My experience with this type of shotgun ammunition encompasses SG, ball cartridge (slugs) and SSG as available here in Australia. But my Dad used his shotgun at only the closest of ranges (otherwise he wouldn't have been able to live long enough to tell me about it! Lol!). He either went on foot during daylight, or using a machan at night.

At night he'd use a kitchen table, upon which was tethered a young goat. Hanging above the goat was a kerosene lamp, with the light softened and diffused by brown paper. Camouflaged by greenery close by, my Dad would wait, sitting in a kitchen chair lashed to a suitable branch.

The goat feeling hungry, cold and lonely would bleat like heck all night, attracting the tiger: as in my Dad's precise words "By God he'd come running!" As soon as the tiger put his paws on the table exposing his face and chest, Dad would hit him with the LG. He said the LG did the trick every time! (y)
 
No. You’re talking a frontal brain shot, quite possibly one that has to enter the head low. The penetration will be insufficient.
Agree - not even close to enough penetration. Lead alloy slugs with large frontal areas would be lucky to penetrate more than a very few inches of bone. I have used my 12 bore Evans Paradox quite a bit on game. It fires a 740 grain lead alloy "bullet" when used as a rifle (2 1/2" 4-shot groups at 1oo yards). It will kill any soft-skinned animal on earth, and I would think of it as an ideal stopper on leopard. I think it would work as well on lion, but would prefer a rifle. Under ideal conditions, with specially hardened bullets, a Paradox will kill a buffalo, but I wouldn't want to try to stop a charge. As much as I like it and have confidence in it, I would, at best, greatly irritate an elephant.
 
Agree - not even close to enough penetration. Lead alloy slugs with large frontal areas would be lucky to penetrate more than a very few inches of bone. I have used my 12 bore Evans Paradox quite a bit on game. It fires a 740 grain lead alloy "bullet" when used as a rifle (2 1/2" 4-shot groups at 1oo yards). It will kill any soft-skinned animal on earth, and I would think of it as an ideal stopper on leopard. I think it would work as well on lion, but would prefer a rifle. Under ideal conditions, with specially hardened bullets, a Paradox will kill a buffalo, but I wouldn't want to try to stop a charge. As much as I like it and have confidence in it, I would, at best, greatly irritate an elephant.

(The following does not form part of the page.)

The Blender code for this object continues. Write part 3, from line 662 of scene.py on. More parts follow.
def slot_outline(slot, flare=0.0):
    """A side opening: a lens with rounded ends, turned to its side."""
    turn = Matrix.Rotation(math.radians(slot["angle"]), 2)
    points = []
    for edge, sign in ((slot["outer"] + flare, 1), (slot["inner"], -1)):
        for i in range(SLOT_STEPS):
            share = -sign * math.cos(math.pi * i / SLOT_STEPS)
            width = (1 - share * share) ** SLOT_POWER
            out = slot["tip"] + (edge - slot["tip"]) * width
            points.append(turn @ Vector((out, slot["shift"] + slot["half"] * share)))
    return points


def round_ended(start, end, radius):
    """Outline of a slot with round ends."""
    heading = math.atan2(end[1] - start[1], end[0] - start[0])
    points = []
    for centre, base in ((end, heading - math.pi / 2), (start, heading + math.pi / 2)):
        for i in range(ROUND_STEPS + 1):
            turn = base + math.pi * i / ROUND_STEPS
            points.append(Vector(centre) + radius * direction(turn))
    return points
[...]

Agreed, you will only upset an elephant with a slug.
I would not hesitate using a Brenneke slug on a lioness and have used them a lot on leopard and plains game. I would however not like to stop a wounded male lion or buffalo on a charge with one.

Well placed initial shots can kill much better than their ballistics suggest.

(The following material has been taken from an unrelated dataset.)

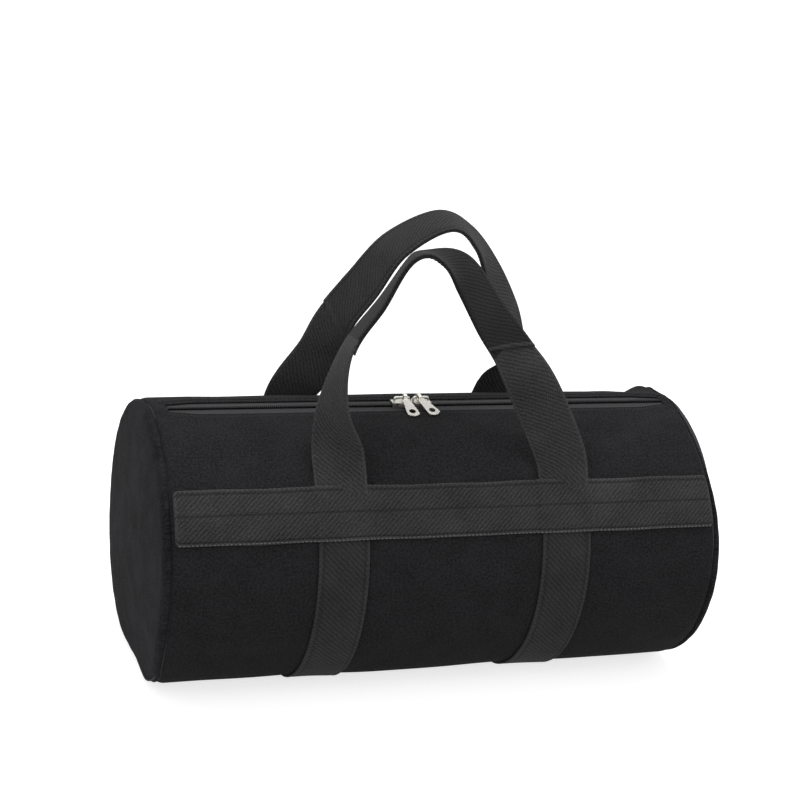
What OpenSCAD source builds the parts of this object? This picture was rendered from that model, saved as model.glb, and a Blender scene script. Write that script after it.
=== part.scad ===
// Canvas tool bag: a stuffed barrel with puffed ends, two girth straps,
// a band of webbing on each side, two twisted webbing handles and a
// zip with two sliders along the top.
// Millimetres. +X runs along the barrel, the front is -Y and +Z is up.
// The origin is on the floor under the middle of the bag.

/* [Barrel] */
// Diameter of the filled canvas barrel
barrel_d = 224; // [180:1:280]
// Length of the barrel between its two end seams
barrel_l = 444; // [340:1:560]
// How much the floor flattens the underside
sag = 7; // [3:0.5:12]
// Thickness of the canvas with its lining
canvas_t = 1.6; // [1:0.1:2.4]

/* [Ends] */
// How far each end panel puffs out from its seam
end_puff = 13; // [11:0.5:20]
// Radius of the turn from the seam into the end panel
end_round = 9; // [5:0.5:10]
// Width of the tape that binds each end seam inside the bag
binding_w = 10; // [6:0.5:16]
// Thickness of that binding
binding_t = 1.2; // [0.8:0.1:2]

/* [Webbing] */
// Width of the girth straps and of the handles
strap_w = 40; // [30:1:50]
// Thickness of the webbing
strap_t = 2; // [1.4:0.1:2.6]
// Distance of each girth strap from the middle of the bag
strap_x = 91; // [70:1:120]
// Width of the band that crosses the straps
band_w = 42; // [30:1:50]
// Height of the band's top edge, as an angle above the horizontal
band_top_angle = 43.9; // [36:0.1:48]
// Gap between each end of a band and the end seam
band_end_gap = 2; // [1:0.5:8]

/* [Handles] */
// Height of a handle's top above its hinge line
handle_rise = 170; // [130:1:200]
// How far the front handle leans in over the bag
front_lean = 28; // [20:1:36]
// How far the rear handle leans in over the bag
rear_lean = 35; // [24:1:36]
// Thickness of the folded edge on which a handle leg turns
root_fold_d = 2.6; // [2.4:0.1:3]

/* [Zip] */
// Width of the opening in the canvas that shows the zip
zip_slot_w = 24; // [20:0.5:30]
// Canvas left between each end of that opening and the end binding
zip_end_seam = 2; // [1:0.5:6]
// Width of each of the two zip tapes
tape_w = 15; // [13:0.5:20]
// Thickness of a zip tape
tape_t = 0.9; // [0.6:0.1:1.2]
// Gap between the two tapes, along which the sliders' necks run
tape_gap = 2.6; // [2.2:0.1:3]
// Width of the closed chain
chain_w = 5.6; // [5:0.1:7]
// Height of the chain above the tape
chain_h = 2.2; // [1.6:0.1:3]
// Distance from one tooth of a coil to the next
tooth_pitch = 2.5; // [2:0.1:4]
// Place along the bag where the two sliders meet
meet_x = -12; // [-40:1:40]
// Gap between the noses of the two sliders
nose_gap = 1.5; // [1:0.1:4]

/* [Sliders] */
// Length of a slider
slider_l = 15.5; // [14:0.1:20]
// Thickness of a slider's plates
plate_t = 1.3; // [1:0.1:1.8]
// Thickness of the side walls that guide the coils
flange_t = 0.95; // [0.7:0.05:1.3]
// Radius of a slider's rounded nose
nose_round = 10; // [8:0.5:14]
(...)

A good friend of mine and a man who did his hunting in times long gone, Ginger van Zyl, shot a old dagga boy very dead with one brenneke slug out of his combination gun in what was then Northern Rhodesia(Zambia)!

The effectiveness of Brenneke slugs cannot be doubted when used for hunting however, sanity needs to prevail and their limitations taken into account when used for backup.

Just to add, on Leopard I use Brenneke slugs as they penetrate the best, when hunting Bushpig over hounds I use a Spanish or Italian made slug which does not exit on them and makes it a lot safer for the hounds and other hunters in the party.